A despeito de queda que vem sendo verificada de 2010 para cá, o Brasil continua a liderar a produção mundial da fruta. São anualmente cerca de 18 milhões de toneladas de laranjas, o que equivale a 30% da safra global, segundo o Ministério da Agricultura. Metade vira bagaço, como informa a professora do Instituto de Química da Unicamp (Universidade Estadual de Campinas) Ljubica Tasic. Ela orientou pesquisa desenvolvida nessa escola pela paquistanesa Almas Taj Awan, com o objetivo de melhorar o rendimento no aproveitamento dessas sobras como biomassa para produção de etanol. O resultado se encontra na tese intitulada “Bagaço de laranja para a produção de etanol de segunda geração”.
Ao invés de ir para o lixo e criar um problema ao meio ambiente, o resíduo orgânico pode trazer benefícios socioeconômicos. Entre eles, diz Tasic, “gerar empregos e o desenvolvimento de indústria baseada na produção de novos compostos e biomateriais”. De acordo com sua afirmação, além de se transformarem em bioetanol de segunda geração, os bagaços, ricos em polissacarídeos, poderiam servir de matéria-prima para produção de vários outros derivados (commodities), como pectina (fibra que pode ajudar a controlar o colesterol) e celulose.
Inovações e uso industrial
Com foco na produção de etanol, o trabalho apresentado na Unicamp tem uma série de diferenciais. Uma das inovações apontadas pela professora, mediante melhora dos processos de hidrólise hoje empregados, resulta na redução do custo na fase preparatória e precedente à fermentação. Segundo texto divulgado no site da universidade, intitulado “Química desenvolve etanol a partir do bagaço da laranja”, foi feita comparação do “processo clássico, que envolve hidrólise ácida, com os que utilizam a aplicação de enzimas comerciais e com aquele em que introduziram o micro-organismo Xanthomonas axonopodis pathovar citri (Xac)”. O resultado foi queda significativa no preço. “Usando as enzimas da Xac, a hidrólise da biomassa é feita sob condições brandas, temperatura ambiente e os hidrolisados não precisam de desintoxicação. Esse fitopatógeno causa grande prejuízo à citricultura brasileira, provocando cancro, e possui arsenal de enzimas com habilidades de degradar a parede celular das laranjas (frutos, folhas etc.).”

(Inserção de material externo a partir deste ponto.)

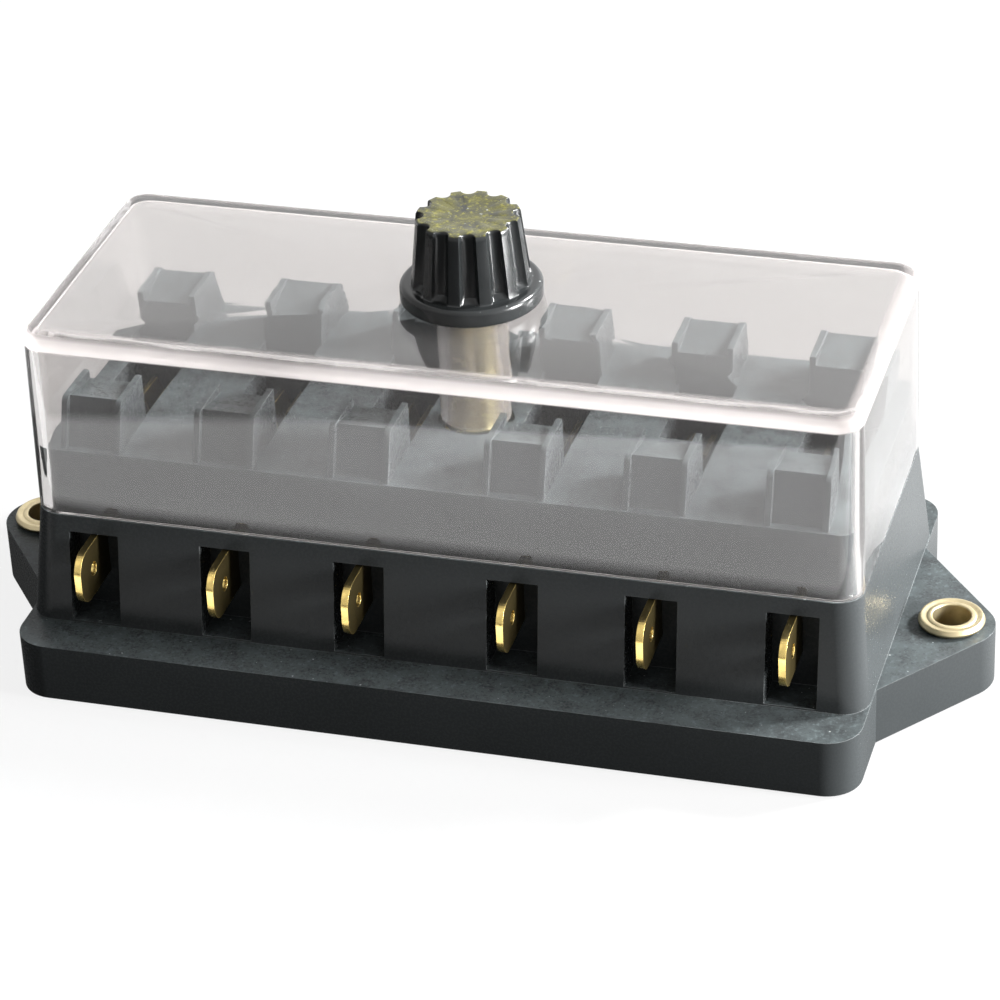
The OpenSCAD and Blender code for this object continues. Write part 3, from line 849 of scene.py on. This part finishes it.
class MakeKnob(bpy.types.Operator):
    """Black fluted knob with a round skirt"""

    bl_idname = "fuse.knob"
    bl_label = "Knob"

    def execute(self, context):
        look = context.scene.fuse_knob
        low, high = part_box("knob")
        bottom, top, skirt = low.z / MM, high.z / MM, (high.x - low.x) / 2 / MM
        thick, grip, small = look.skirt, look.grip / 2, look.grip_top / 2
        start = bottom + thick
        profile = [(2.55, bottom + 5.5), (2.55, bottom + 0.25), (2.8, bottom), (skirt - 0.25, bottom)]
        profile += arc(skirt - 0.3, bottom + 0.3, 0.3, -60, 0, 4)
        profile += arc(skirt - 0.62, start - 0.62, 0.62, 0, 90, 8)
        profile += [(grip + 0.3, start)]
        profile += arc(grip + 0.2, start + 0.2, 0.2, 262, 190, 4)
        edge = 0.28
        for k in range(1, 17):
            height = start + 0.2 + (top - edge - start - 0.2) * k / 16
            profile.append((grip + (small - grip) * (height - start) / (top - start), height))
        profile += arc(small - edge, top - edge, edge, 15, 90, 7)
        profile += [(small - 1.2, top - 0.01), (small - 1.6, top - 0.05), (small - 2.6, top - 0.14), (small * 0.3, top - 0.18), (0, top - 0.18)]
        base = turned([(0, bottom + 5.5)] + profile, 576)
        values = {
            "Flutes": float(look.flutes),
            "Depth": look.flute_depth * MM,
            "Flute radius": 0.62 * math.pi * grip / look.flutes * MM,
            "Grip start": start * MM,
            "Run out": 0.35 * MM,
            "Grip radius": grip * MM,
            "Top radius": small * MM,
            "Top": top * MM,
        }
        black = black_moulding("knob_moulding", knob_finish(context.scene.fuse_housing), top - 0.8)
        mesh = run_tree(flute_tree(black), base, values)
        settle(mesh, "fluted_knob", black, "knob_set", ["knob"], 30.0)
        return {"FINISHED"}


class Plain:
    """A bare holder of values, to vary a look for one piece."""


def knob_finish(look):
    made = Plain()
    for name in ("black", "roughness", "sheen", "grain", "grain_depth", "dust_and_sheen", "dust_and_sheen_colour", "worn_and_highlit"):
        setattr(made, name, getattr(look, name))
    # The knob is glossier and darker; its pale share covers only the top, in olive, and is mostly painted sheen rather
    # than dust.
    made.roughness, made.grain_depth, made.dust_and_sheen, made.sheen = 0.2, look.grain_depth * 0.4, 1.1, 0.32
    made.black = [c * 0.4 for c in look.black]
    made.dust_and_sheen_colour = (0.145, 0.135, 0.02)
    return made


class MakeScrew(bpy.types.Operator):
    """Brass cover screw with a cut thread, and its retaining ring"""

    bl_idname = "fuse.screw"
    bl_label = "Cover screw"

    def execute(self, context):
        look = context.scene.fuse_brass
        low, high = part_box("knob_screw")
        bottom, top, radius = low.z / MM, high.z / MM, (high.x - low.x) / 2 / MM
        ring_low, ring_high = (p.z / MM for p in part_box("retaining_ring"))
        root, pitch = radius - 0.42, look.thread_pitch
        end = ring_low - 1.0
        profile = [(0, bottom), (radius - 0.85, bottom), (root, bottom + 0.5), (root, end)]
        profile += [(radius, end + 0.4), (radius, ring_low - 0.05), (radius - 0.25, ring_low - 0.05)]
        profile += [(radius - 0.25, ring_high + 0.05), (radius, ring_high + 0.05), (radius, top), (0, top)]
        brass = rolled_brass("screw_brass_finish", look, 0.22, look.screw)
        turns = (end - bottom - 0.9) / pitch
        values = {
            "Radius": (radius - 0.40) * MM,
            "Pitch": pitch * MM,
            "Turns": turns,
            "Low end": (bottom + 0.5) * MM,
            "Depth": 0.39 * MM,
        }
        mesh = run_tree(thread_tree(brass), turned(profile, 96), values)
        settle(mesh, "cover_screw", brass, "knob_set", ["knob_screw"], 40.0)
        ring = rounded(merged_copy("retaining_ring"), 0.12, 2)
        settle(ring, "retaining_clip", brass, "knob_set", ["retaining_ring"])
        return {"FINISHED"}


class MakeStage(bpy.types.Operator):
    """Pale floor, white surroundings, soft lamps and the camera"""

    bl_idname = "fuse.stage"
    bl_label = "Stage"

    def execute(self, context):
        look = context.scene.fuse_stage
        scene = context.scene
        scene.view_settings.view_transform = "Standard"
        mesh = bpy.data.meshes.new("floor")
        mesh.from_pydata([(-3, -3, 0), (3, -3, 0), (3, 3, 0), (-3, 3, 0)], [], [(0, 1, 2, 3)])
        f = Finish("pale_floor")
        camera, glossy = seen_directly(f)
        shade = f.mix(camera, rgba([c * look.bounce for c in look.floor]), rgba(look.floor))
        plain = f.node("ShaderNodeBsdfDiffuse", None, {"Color": shade})
        gloss = painted_table_light(f, look)
        # Glossy rays see the floor glow with the painted light and shadow of the table; the camera sees plain white.
        white = f.node("ShaderNodeEmission", None, {"Color": (1, 1, 1, 1), "Strength": camera + glossy * gloss})
        share = (camera + glossy).clamped() * look.glow
        f.surface(f.node("ShaderNodeMixShader", None, {0: share, 1: plain, 2: white}))
        mesh.materials.append(f.material)
        floor = bpy.data.objects.new("floor", mesh)
        scene.collection.objects.link(floor)

        world = bpy.data.worlds.new("white_room")
        world.use_nodes = True
        scene.world = world
        g = Graph(world.node_tree)
        g.tree.nodes.clear()
        gloss = lit_side(g, g.node("ShaderNodeTexCoord", out="Generated"), look, 1.0)
        camera, glossy = seen_directly(g)
        rest = 1.0 - camera - glossy
        strength = camera + glossy * gloss + rest * look.sky
        back = g.node("ShaderNodeBackground", None, {"Color": (1, 1, 1, 1), "Strength": strength})
        g.node("ShaderNodeOutputWorld", None, {"Surface": back})

        def lamp(name, place, aim, size, power, colour=(1, 1, 1)):
            light = bpy.data.lights.new(name, "AREA")
            light.shape, light.size, light.energy, light.color = "DISK", size, power, colour
            made = bpy.data.objects.new(name, light)
            scene.collection.objects.link(made)
            made.location = place
            made.rotation_mode = "QUATERNION"
            made.rotation_quaternion = (Vector(aim) - Vector(place)).to_track_quat("-Z", "Y")

        lamp("key", (0.7, 0.45, 0.52), (0, 0, 0.02), 0.2, look.key)
        lamp("side", (0.78, -0.04, 0.22), (0, 0, 0.02), 0.3, look.key * 0.7)
        lamp("fill", (-0.5, -0.5, 0.7), (0, 0, 0.02), 0.6, look.key * 0.012)

        turn, rise, roll = (math.radians(v) for v in (look.turn, look.height, look.roll))
        back = Vector((math.sin(turn) * math.cos(rise), -math.cos(turn) * math.cos(rise), math.sin(rise)))
        right = Vector((math.cos(turn), math.sin(turn), 0))
        up = back.cross(right)
        right, up = right * math.cos(roll) + up * math.sin(roll), up * math.cos(roll) - right * math.sin(roll)
        data = bpy.data.cameras.new("camera")
        data.sensor_width, data.lens = 36.0, look.lens
        data.clip_start, data.clip_end = 0.01, 20.0
        camera = bpy.data.objects.new("camera", data)
        scene.collection.objects.link(camera)
        place = Vector(look.target) + back * look.distance
        camera.matrix_world = Matrix.Translation(place) @ Matrix((right, up, back)).transposed().to_4x4()
        scene.camera = camera
        return {"FINISHED"}


def seen_directly(graph):
    """Two sockets: 1 for rays from the camera or through glass, and 1 for rays off a glossy face."""
    path = graph.tree.nodes.new("ShaderNodeLightPath")
    camera, glossy, through = (
        Socket(graph, path.outputs[name]) for name in ("Is Camera Ray", "Is Glossy Ray", "Is Transmission Ray")
    )
    glossy = (glossy - through).clamped()
    return (camera + through).clamped(), glossy


def lit_side(graph, place, look, reach):
    """Brightness of the room as gloss sees it: high on the lamp's side, low on the other."""
    x, y = (graph.node("ShaderNodeSeparateXYZ", None, {0: place}, k) for k in range(2))
    side = (x * 0.84 + y * 0.54).ramp(-reach * 0.6, reach * 0.6)
    return side * (look.bright - look.dim) + look.dim


def painted_table_light(graph, look):
    """Painted brightness of the table as gloss sees it: painted light to the right, behind, and in a band past the
    part's shadow in front, and a low painted shade level elsewhere.
    """
    x, y = (graph.node("ShaderNodeSeparateXYZ", None, {0: graph.place}, k) for k in range(2))
    ahead = -y
    band = ahead.ramp(0.041, 0.046) * (1.0 - (ahead - x * 0.228).ramp(0.0865, 0.0895))
    right = x.ramp(0.056, 0.076) * (1.0 - y.ramp(0.0, 0.03)) * (1.0 - ahead.ramp(0.03, 0.06))
    behind = y.ramp(0.015, 0.035)
    return band * look.band + right * look.right + behind * look.behind + look.shade


class FusePanel(bpy.types.Panel):
    """Sizes, colours and builders of the fuse block"""

    bl_idname = "VIEW3D_PT_fuse_block"
    bl_label = "Fuse block"
    bl_space_type = "VIEW_3D"
    bl_region_type = "UI"
    bl_category = "Fuse block"

    def draw(self, context):
        for operator in OPERATORS:
            self.layout.operator(operator.bl_idname)
        for name, group in LOOKS.items():
            box = self.layout.box()
            box.label(text=name.replace("fuse_", "").capitalize())
            for key in group.__annotations__:
                box.prop(getattr(context.scene, name), key)


OPERATORS = (MakeStage, MakeHousing, MakeTerminals, MakeEyelets, MakeInsert, MakeCover, MakeKnob, MakeScrew)
CLASSES = (*LOOKS.values(), *OPERATORS, FusePanel)


def register():
    for cls in CLASSES:
        bpy.utils.register_class(cls)
    for name, group in LOOKS.items():
        setattr(bpy.types.Scene, name, PointerProperty(type=group))


def unregister():
    for name in LOOKS:
        delattr(bpy.types.Scene, name)
    for cls in reversed(CLASSES):
        bpy.utils.unregister_class(cls)


def main():
    register()
    for operator in OPERATORS:
        group, name = operator.bl_idname.split(".")
        getattr(getattr(bpy.ops, group), name)()


if __name__ == "__main__":
    main()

Outra inovação obtida foi maior resistência das leveduras do bagaço da laranja, mediante seu isolamento. Além de diminuição do tempo de fermentação para seis horas. “Comumente, é preciso 24 a 48h para concluir esse processo”, esclarece. O etanol gerado tem ótima qualidade, garante ela. “É bastante limpo, conforme os resultados das análises. Poderia ser usado como etanol absoluto (para indústria química, farmacêutica, entre outras), em forma de destilados (tipo cachaça) e como combustível de segunda geração.” O ganho em rendimento no processo chega a 60%, segundo divulgado no site da Unicamp.
Segundo Tasic, a possibilidade de se começar a produção em escala industrial é grande, “em especial na indústria de suco de laranja, que poderia aproveitar seus resíduos de frutas e, com relativo baixo investimento, iniciar a reciclagem do lixo orgânico e a produção verde e sustentável do etanol”. Como explica a professora, “cada uma dessas indústrias precisaria construir uma nova parte da fábrica similar às das sucroalcooleiras”. Caso já a possua, seria demandada apenas uma adaptação. “Acho que no primeiro caso, o tempo necessário para a produção de etanol seria de dois a cinco anos, e no segundo, de 12 a 24 meses.” Atualmente, somente uma indústria do setor aproveita o bagaço, assevera.